Validator set foundation

Block Production:

The 31 elected validators, forming the active validator set, take turns forming new blocks in a round-robin manner. Each validator is allocated a slot lasting up to 3 seconds, during which they propose one block.

During their assigned slot, the validator aggregates, validates, and appends transactions to the blockchain. If a validator fails to produce a block within their slot, the next validator in line takes over. This process repeats in cycles, ensuring continuous block production.

Reward Distribution

Validators earn rewards from two primary sources:

  1. Block Rewards: Newly minted CORE tokens are distributed at the end of each round.
  1. Transaction Fees: Fees collected from transactions included in each block.

Both reward types are calculated and distributed when the final block of the last round is mined. The distribution is as follows:

  • 90%: Allocated to the validators.

  • 10%: Redirected to the System Reward Contract.

Since all validators have equal opportunities to propose blocks, rewards are generally distributed evenly among them.

From the 90% allocated to validators, they retain only a portion as a commission fee. The remainder is distributed to their delegates. Validators set their commission rates, balancing their share and the payout to delegators. Offering competitive terms often helps validators attract more stake from delegators.

Conclusion

Core's validator system operates through Satoshi Plus consensus, which integrates delegations from Bitcoin miners, Bitcoin holders, and CORE token holders into a unified hybrid scoring mechanism.
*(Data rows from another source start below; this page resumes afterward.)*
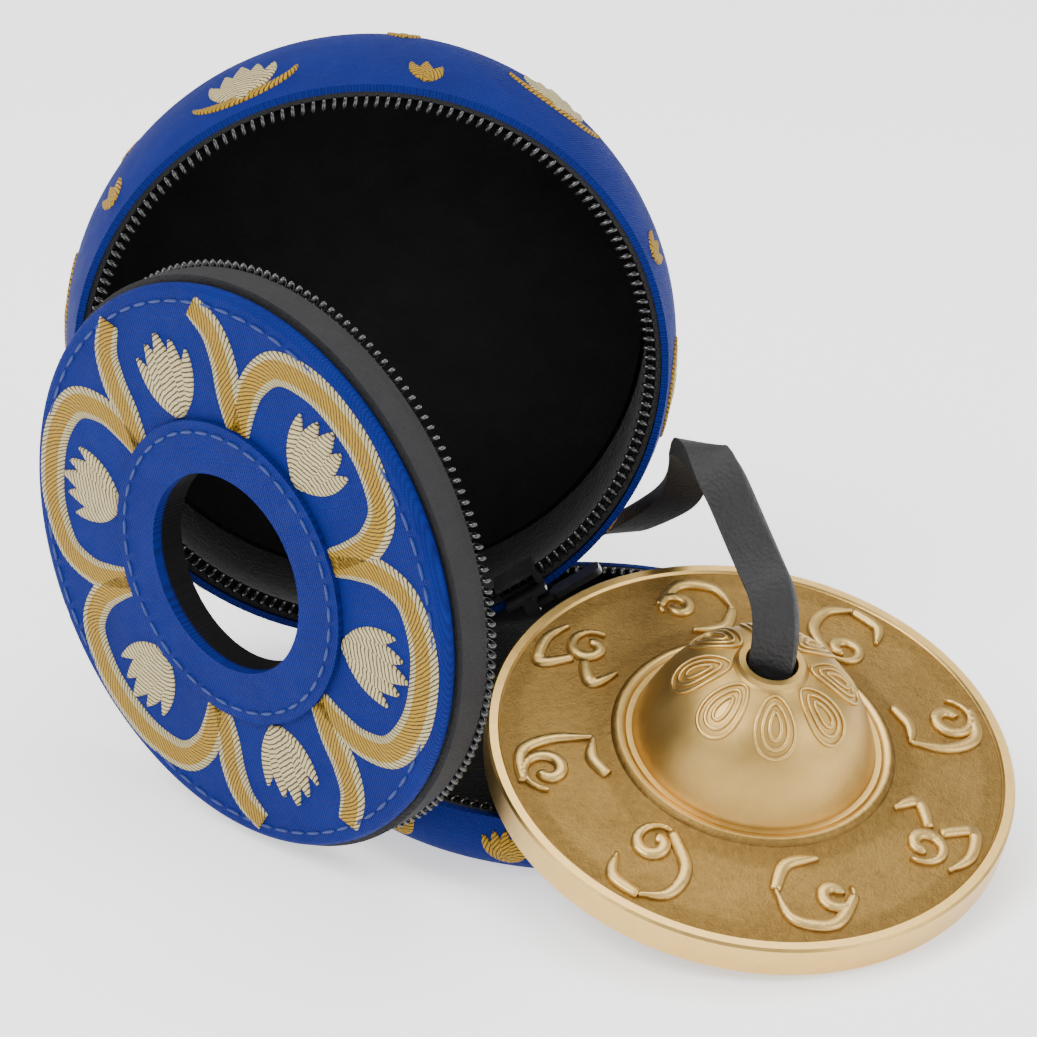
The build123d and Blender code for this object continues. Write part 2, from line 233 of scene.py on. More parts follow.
def on_wall(a, b, h):
    """a is the length round the case wall from its right, b the depth from the front opening."""
    share = (b - BODY_DEPTH / 2) / (BODY_DEPTH / 2)
    r = BODY_EDGE_R + BODY_BULGE * (1 - share * share) + h
    turn = a / BODY_EDGE_R
    return body_centre + Vector((r * cos(turn), b, r * sin(turn))) * MM


COVER_R, COVER_WALL_Z = 36.8, 5.6


def on_cover(a, b, h):
    """a is the length round the back cover, b the height above the table."""
    drop = (COVER_WALL_Z - b) if b < COVER_WALL_Z else 0.0
    rise = (b - COVER_WALL_Z) if b > COVER_WALL_Z else 0.0
    r = COVER_R - COVER_WALL_Z + sqrt(max(COVER_WALL_Z ** 2 - drop * drop, 0)) - rise * rise * 0.055 + h
    turn = a / COVER_R
    return Vector((r * cos(turn), r * sin(turn), b)) * MM


profile = []
rear_at = cymbal_at["rear"][0]
for step in range(17, 129):
    r = step * 0.25
    hit, spot, _, _ = nodes["cymbal_rear"].ray_cast(rear_at + Vector((r, 0, 30)) * MM, Vector((0, 0, -1)))
    if hit:
        profile.append((r, spot.z / MM))
arc = [0.0]
for (r0, z0), (r1, z1) in zip(profile, profile[1:]):
    arc.append(arc[-1] + sqrt((r1 - r0) ** 2 + (z1 - z0) ** 2))
print("cymbal profile", len(profile), "points, from", profile[0], "to", profile[-1])


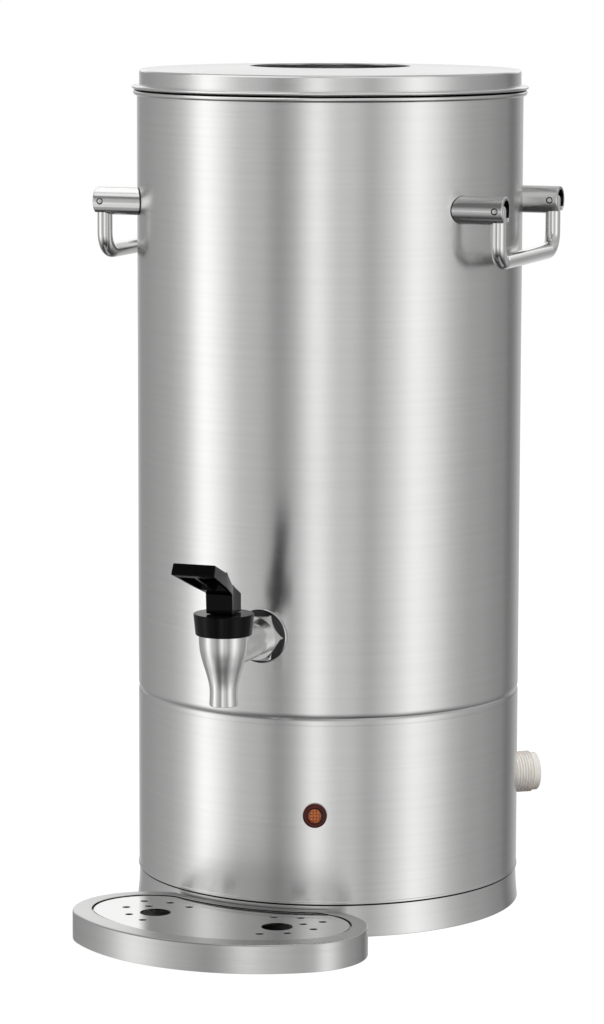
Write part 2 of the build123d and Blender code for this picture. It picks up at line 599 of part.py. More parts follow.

This approach creates a multi-layered security model where validators are elected based on support from three distinct stakeholder groups, each contributing to network security through different mechanisms. The resulting validator set benefits from Bitcoin's economic weight and hash power while maintaining the performance needed for a thriving smart contract platform. Understanding how validators are elected and rewarded is essential for anyone looking to participate in Core's consensus mechanism, whether as a validator, delegator, or developer building applications on the network.